Announcing Re-releases

With the closing of Less Than Three Press, I had to decide what to do with the titles I’d had with them.

For one, it was easy. Ties That Bind released in April, and it didn’t take much thinking to want to get that out again as soon as possible. It should require minimal editing and work, and I spent some time today loading it on Amazon and on Smashwords – I’m not to the point where I can make accounts with ALL the individual vendors – so hopefully by Monday it will be back for people to buy it! (Links will be updated then.)

Sharing a Pond was a harder decision. It came out four years ago, and I’m not the same author I was then. But I LOVE that cover and I love that book, so I didn’t want it lost to the Couldn’t-Be-Bothereds. The decision was made.

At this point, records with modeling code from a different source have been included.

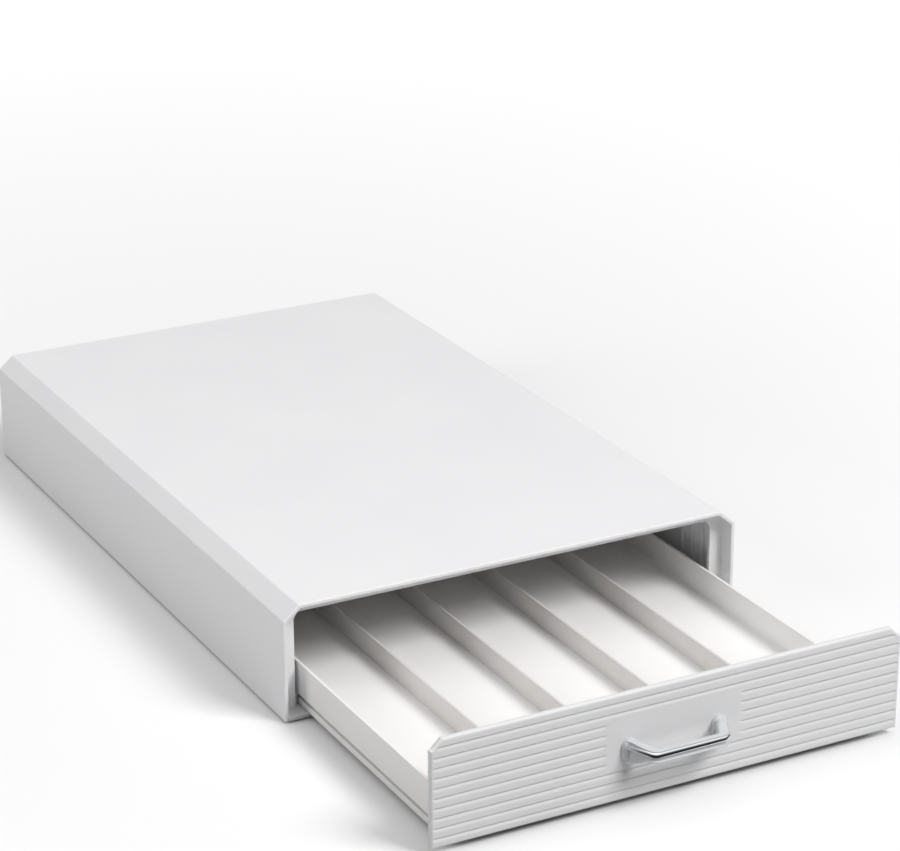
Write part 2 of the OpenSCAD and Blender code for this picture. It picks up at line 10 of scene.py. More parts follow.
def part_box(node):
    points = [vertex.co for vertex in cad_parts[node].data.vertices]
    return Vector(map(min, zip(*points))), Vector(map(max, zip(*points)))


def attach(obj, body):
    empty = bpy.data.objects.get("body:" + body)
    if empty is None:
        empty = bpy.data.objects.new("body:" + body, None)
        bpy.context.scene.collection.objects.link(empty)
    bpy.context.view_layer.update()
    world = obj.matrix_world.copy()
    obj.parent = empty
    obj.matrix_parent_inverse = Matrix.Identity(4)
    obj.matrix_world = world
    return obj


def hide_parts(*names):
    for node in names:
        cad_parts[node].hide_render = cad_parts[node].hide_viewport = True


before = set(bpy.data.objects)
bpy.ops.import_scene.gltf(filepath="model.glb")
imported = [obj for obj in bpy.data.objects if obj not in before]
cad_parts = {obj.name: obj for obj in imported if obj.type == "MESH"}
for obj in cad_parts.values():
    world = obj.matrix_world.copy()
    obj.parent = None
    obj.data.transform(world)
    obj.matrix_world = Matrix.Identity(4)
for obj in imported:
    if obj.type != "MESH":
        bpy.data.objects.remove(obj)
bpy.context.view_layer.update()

# ---------------------------------------------------------------- Camera
# It stands 1.5 m away, to the left of the drawer and above it, with a long lens.
# Its place, its turn and its lens follow the straight edges of the case and the front panel.
mm = 0.001
image_w, image_h = 900, 851
focal_px = 2949.67
axis_px = (398.42, 399.06)
camera_place = (-628.9 * mm, -1229.0 * mm, 629.4 * mm)
turn, rise, roll = radians(-26.878), radians(20.907), radians(-0.56)
sensor_mm = 36
nearest, furthest = 0.05, 50

backward = Vector((sin(turn) * cos(rise), -cos(turn) * cos(rise), sin(rise)))
sideways = Vector((cos(turn), sin(turn), 0))
upward = backward.cross(sideways)
camera_data = bpy.data.cameras.new("camera")
camera_data.sensor_width = sensor_mm
camera_data.lens = focal_px * sensor_mm / image_w
camera_data.shift_x = (image_w / 2 - axis_px[0]) / image_w
camera_data.shift_y = (axis_px[1] - image_h / 2) / image_w
camera_data.clip_start, camera_data.clip_end = nearest, furthest
camera = bpy.data.objects.new("camera", camera_data)
turned_axes = (sideways * cos(roll) + upward * sin(roll), upward * cos(roll) - sideways * sin(roll), backward)
camera.matrix_world = Matrix.Translation(camera_place) @ Matrix(turned_axes).transposed().to_4x4()
bpy.context.collection.objects.link(camera)
bpy.context.scene.camera = camera

# ---------------------------------------------------------------- Floor and light
# A pale matt floor under a white dome that is brightest overhead, with a large softbox in front to
# the right and a weaker one on the left. The background that shows above the floor is white.
floor_half = 30.0
dome_strength, dome_falloff, dome_in_mirrors = 0.98, 2.0, 1.75
backdrop_strength = 0.96
softboxes = {"key_softbox": ((1.28, -2.18, 2.55), 1.43, 92.0),
             "fill_softbox": ((-2.0, 0.2, 0.9), 1.2, 13.0)}
roller_patch = 111 * mm
glow_start, glow_end, glow_strength = 0.3, 1.6, 0.42
mirror_line, mirror_start, mirror_end = (0.47, 1.0, 0.0), -0.273, -0.281


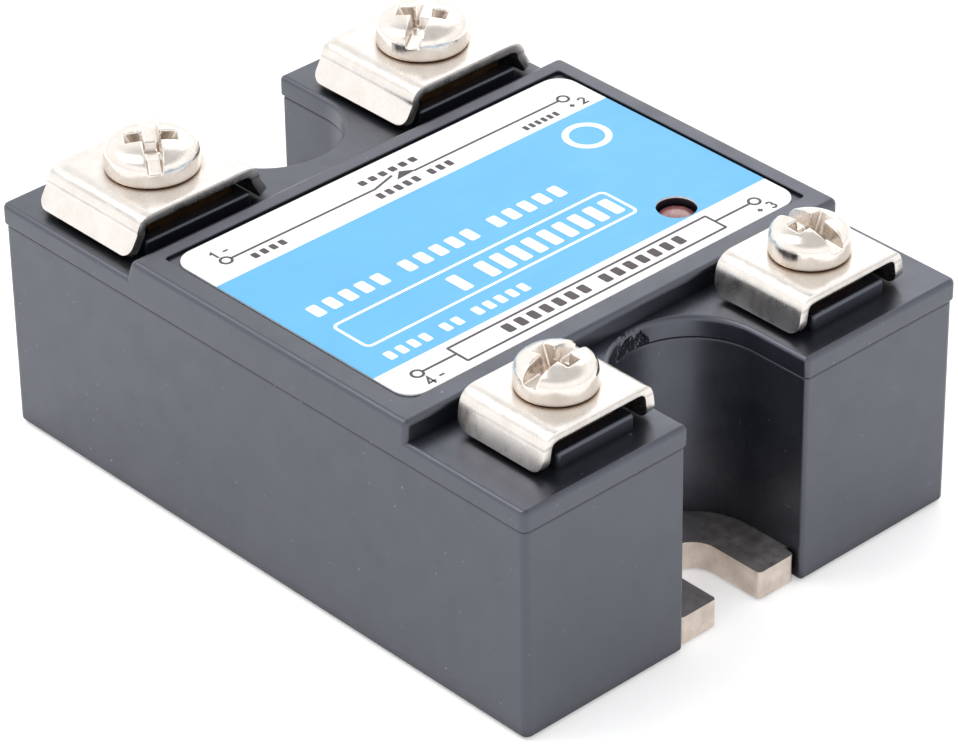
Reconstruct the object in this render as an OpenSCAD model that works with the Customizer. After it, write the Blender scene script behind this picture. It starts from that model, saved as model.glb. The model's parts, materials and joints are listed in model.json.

I’m reading through Sharing a Pond and fixing it up a bit. Now, this isn’t a complete overhaul – all the major plot points and dramas still unfold (unless I get farther in and realize Past Me was a fool) – but I am smoothing out the language a lot, and cleaning up issues I realized in retrospect (or were kindly pointed out to me). Mostly minor actions/language that made certain characters seem a bit more like jerks than I’d intended. The story is the same, I’m just adjusting a few things with four years of knowledge under my belt.

The re-release of this title will depend on how edits go and how the publishing process goes in general (I’m going to make sure it’s available in print as well as digital).

In some ways this process is very eye-opening. The edits I’m making, while not major, are rather extensive. It really shows how I’ve improved as an author* in the past few years, and I think I’ll be prouder of having this new (nearly identical) version on shelves.

It also makes me wonder in four more years, how I’ll feel looking back at the writing I’m doing today.

* I will admit that Sharing a Pond was written while I was still recovering from a brain injury, so some of the language issues could be related to that – none of it was nonsense, but my mastery of English was no what it could have been.